A phrase Cameron uses to describe his teenage years seems unwittingly a description of how he approached leadership of the party and country, writing that he had ‘a weakness for going with the crowd, even when the crowd was heading in the wrong direction.’ I doubt he has any sense of what a fitting description of the adult Cameron this is.
It would be easy with a book like this just to blame David Cameron’s shortcomings, or indeed that of his privileged class and vested interests. But that is really too easy and too obvious, and the phenomenon of Cameron and his leadership and what it says about the Conservative Party and British politics, is an indication that something is deeply wrong in our society.
It isn’t an accident that political leadership is so poor and inadequate across and within all the UK mainstream political parties. The reasons are complex – the rise of a professionalised political class, the demands of a 24/7 media, the power of corporate capitalism, and the intricate nature of many public policy issues beyond simple soundbites.
As critical is the nature of British society – fragmented and divided with the scale of inequality, poverty and insecurity alongside the self-aggrandisement and insouciance of the new super rich with their evangelical certainty that their self-interest is what the rest of us have to bend and kneel to. This after all has been the landscape that mainstream politics – whether Tory, Labour, Lib Dem or SNP – has compromised with and the background in which political messages, constituencies and leadership have had to make their case.
David Cameron’s place in history is assured. He is the Prime Minister who produced Brexit, just as Tony Blair will be remembered for Iraq, Anthony Eden for Suez, and before that, Neville Chamberlain for appeasement. In this Cameron’s failure ranks in long-term damage to the wellbeing of the people of the UK, the geopolitical standing of the country, and its relationship with our nearest friends and neighbours, as only being exceeded by Chamberlain and appeasement in its long-term consequences.

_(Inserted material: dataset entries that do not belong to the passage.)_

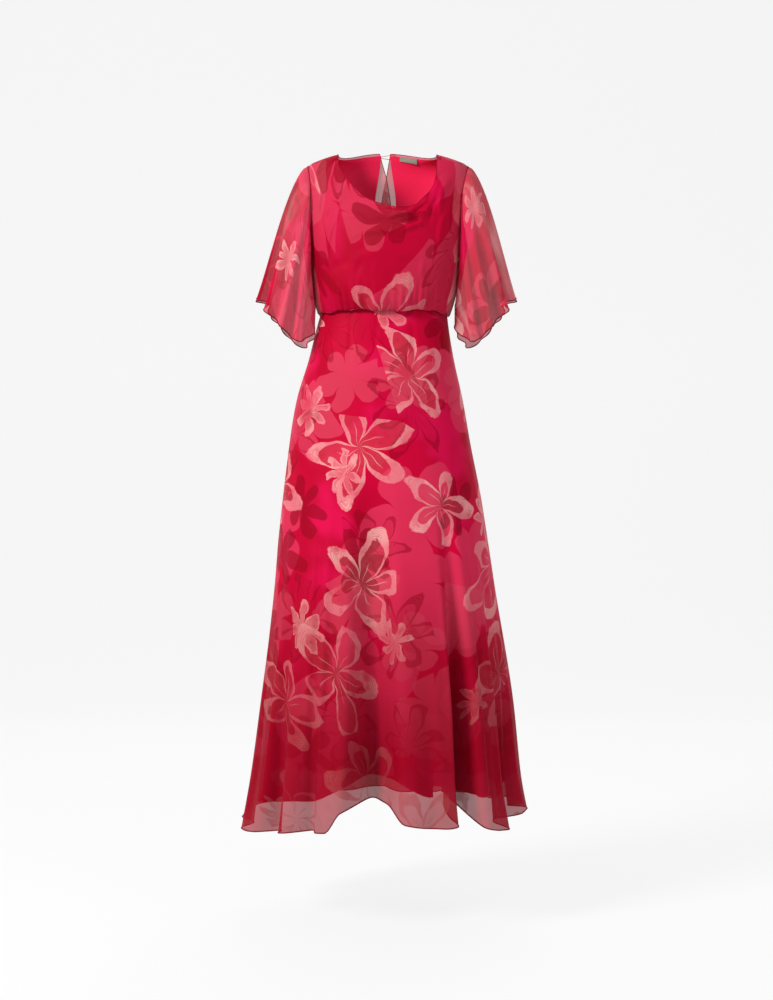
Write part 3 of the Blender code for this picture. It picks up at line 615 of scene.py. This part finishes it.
def painted_lower_shade_group():
    """Painted shade, darker down a piece where the light falls off: by Depth at End, from none at Start, in metres
    from its upper edge.
    """
    nodes, given, out = new_group(
        "painted_lower_shade", {"Colour": "Color", "Cloth Place": "Vector", "Start": 0, "End": 1, "Depth": 0.5},
        {"Colour": "Color"})
    patch = nodes.scaled(nodes.noise(given["Cloth Place"], 3), 0.3, -0.15)
    down = nodes.maths("SUBTRACT", patch, nodes.split(nodes.coordinates("UV"))["Y"])
    share = nodes.times(nodes.ramp(down, given["Start"], given["End"]), given["Depth"])
    return nodes.give(out, Colour=nodes.mix(share, given["Colour"], WINE))


def painted_highlight_streaks_group():
    """Painted highlight: pale streaks down the cloth where light catches it."""
    nodes, given, out = new_group("painted_highlight_streaks", {"Colour": "Color", "Cloth Place": "Vector", "Strength": 0.5},
                                  {"Colour": "Color"})
    streak = nodes.noise(nodes.vectors("MULTIPLY", given["Cloth Place"], (11, 1.8, 1)), 1, 3, 0.6)
    share = nodes.times(nodes.ramp(streak, 0.48, 0.7), given["Strength"])
    return nodes.give(out, Colour=nodes.mix(share, given["Colour"], SHELL))


def uneven_grain_group():
    """A fine uneven grain of thread, tape or resin: a colour between two and the grain itself."""
    nodes, given, out = new_group("uneven_grain", {"Light": "Color", "Dark": "Color", "Grain": 900},
                                  {"Colour": "Color", "Speck": "Float"})
    speck = nodes.noise(nodes.coordinates("Object"), given["Grain"], 3)
    colour = nodes.mix(nodes.ramp(speck, 0.3, 0.7), given["Dark"], given["Light"])
    return nodes.give(out, Colour=colour, Speck=speck)


# Colours, linear
GROUND_DEEP = (0.4, 0.0003, 0.02)
GROUND = (0.54, 0.0006, 0.034)
RASPBERRY = (0.62, 0.003, 0.06)
ROSE = (0.64, 0.028, 0.086)
CORAL = (0.62, 0.05, 0.1)
WINE = (0.25, 0.0003, 0.009)
SALMON = (0.66, 0.175, 0.205)
SHELL = (0.74, 0.34, 0.33)
BUMP_DEPTH = 0.0002

# A layer of printed flowers: where its scatter starts and how close it is, the petals' number, reach and clefts,
# the brush's width and wobble, how strongly outlines and petals print, and the share of flowers left out
Flowers = namedtuple("Flowers", "shift per_metre petals reach cleft brush wobble outline petal left_out")
BLOSSOMS = Flowers((3.1, 7.4, 0), 3.9, 5, 0.58, 0.3, 0.05, 0.18, 0, 1, 0.24)
PALE_BLOSSOMS = Flowers((8.3, 4.1, 0), 5.4, 6, 0.52, 0.35, 0.05, 0.22, 0, 0.6, 0.6)
DARK_BLOSSOMS = Flowers((11.7, 2.2, 0), 5.9, 6, 0.48, 0.7, 0.05, 0.2, 0, 0.72, 0.6)
DARK_STROKES = Flowers((2.7, 13.2, 0), 4.7, 7, 0.52, 0.9, 0.04, 0.34, 0.72, 0.16, 0.4)
LINE_FLOWERS = Flowers((5.35, 1.9, 0), 4.6, 5, 0.52, 0.8, 0.053, 0.3, 1, 0.1, 0.36)
SMALL_FLOWERS = Flowers((1.2, 9.6, 0), 8.6, 7, 0.46, 1, 0.055, 0.36, 1, 0.5, 0.8)

PRINT = chiffon_print_group(flower_scatter_group())
WEAVE = fine_weave_group()
# painted shade, darker down a piece
LOWER_SHADE = painted_lower_shade_group()
# painted highlight, pale streaks down the cloth
HIGHLIGHT_STREAKS = painted_highlight_streaks_group()
UNEVEN_GRAIN = uneven_grain_group()


def new_material(name):
    material = bpy.data.materials.new(name)
    material.use_nodes = True
    return material, Shader(material.node_tree), material.node_tree.nodes["Principled BSDF"].inputs


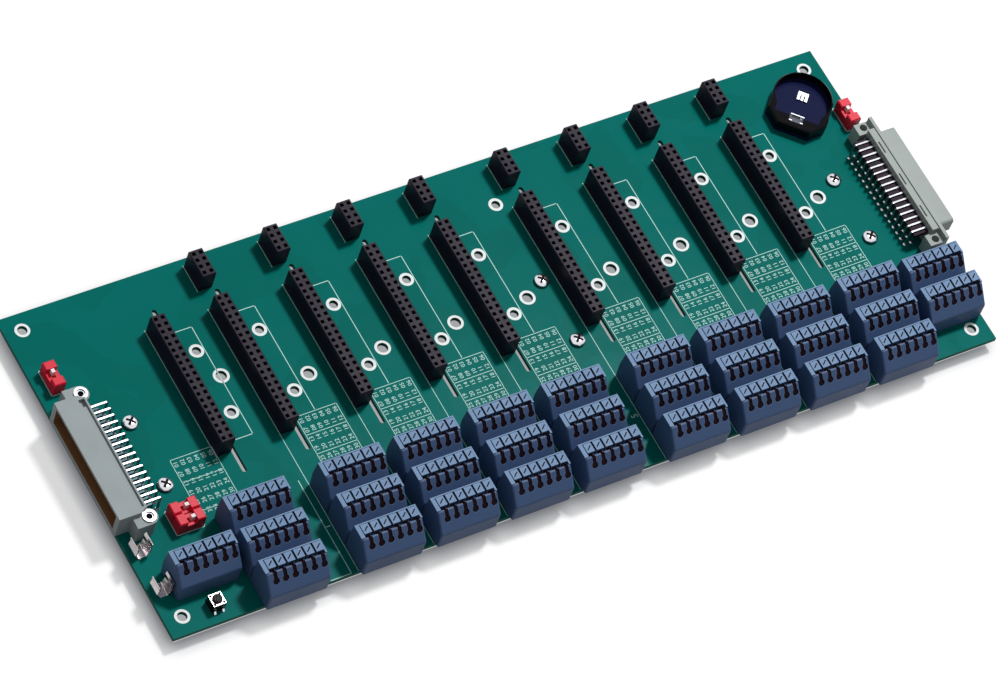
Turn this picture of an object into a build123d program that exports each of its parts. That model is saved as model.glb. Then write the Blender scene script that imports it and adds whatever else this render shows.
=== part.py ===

Cameron is by far the worst post-war UK Prime Minister we have ever had; his only consolation is that it looks likely he will be very quickly surpassed by the calamitous and very short lived premiership of Boris Johnson – who has in two months broken about every single convention and constitutional norm possible.
Cameron’s odyssey from seeing himself originally as the leader for the good times who was the ‘heir to Blair’ to presiding over brutal austerity and the Osbornomics to shrink the size of the state to its smallest size since the 1930s, underline that this is a politician who travelled lightly, had little real core ideology and was capable pragmatically of adopting any position if he thought it was in his or his party’s short-term interests.
David Cameron was both a politician created out of the divided times we live in and the self-belief that our elites have, and singularly unsuited to lead a country needing to make difficult choices and embrace radical reform confronting both the old and new establishments. Instead, he brought one issue: Brexit to the fore, barely understood its resonance, engaged in a spectacular miscalculation, lost and ran away.
Cameron might not like it but his child-like actions of complete irresponsibility and immaturity are the exact opposite of leadership and statesmanship, and a fitting tribute to the culture of entitlement that the worst of his class has practiced. The lessons from Cameron should be used to make sure that the likes of him, George Osborne and Boris Johnson, can never again in the future inflict such damage on society and that their vision for this country is comprehensively defeated and routed for good.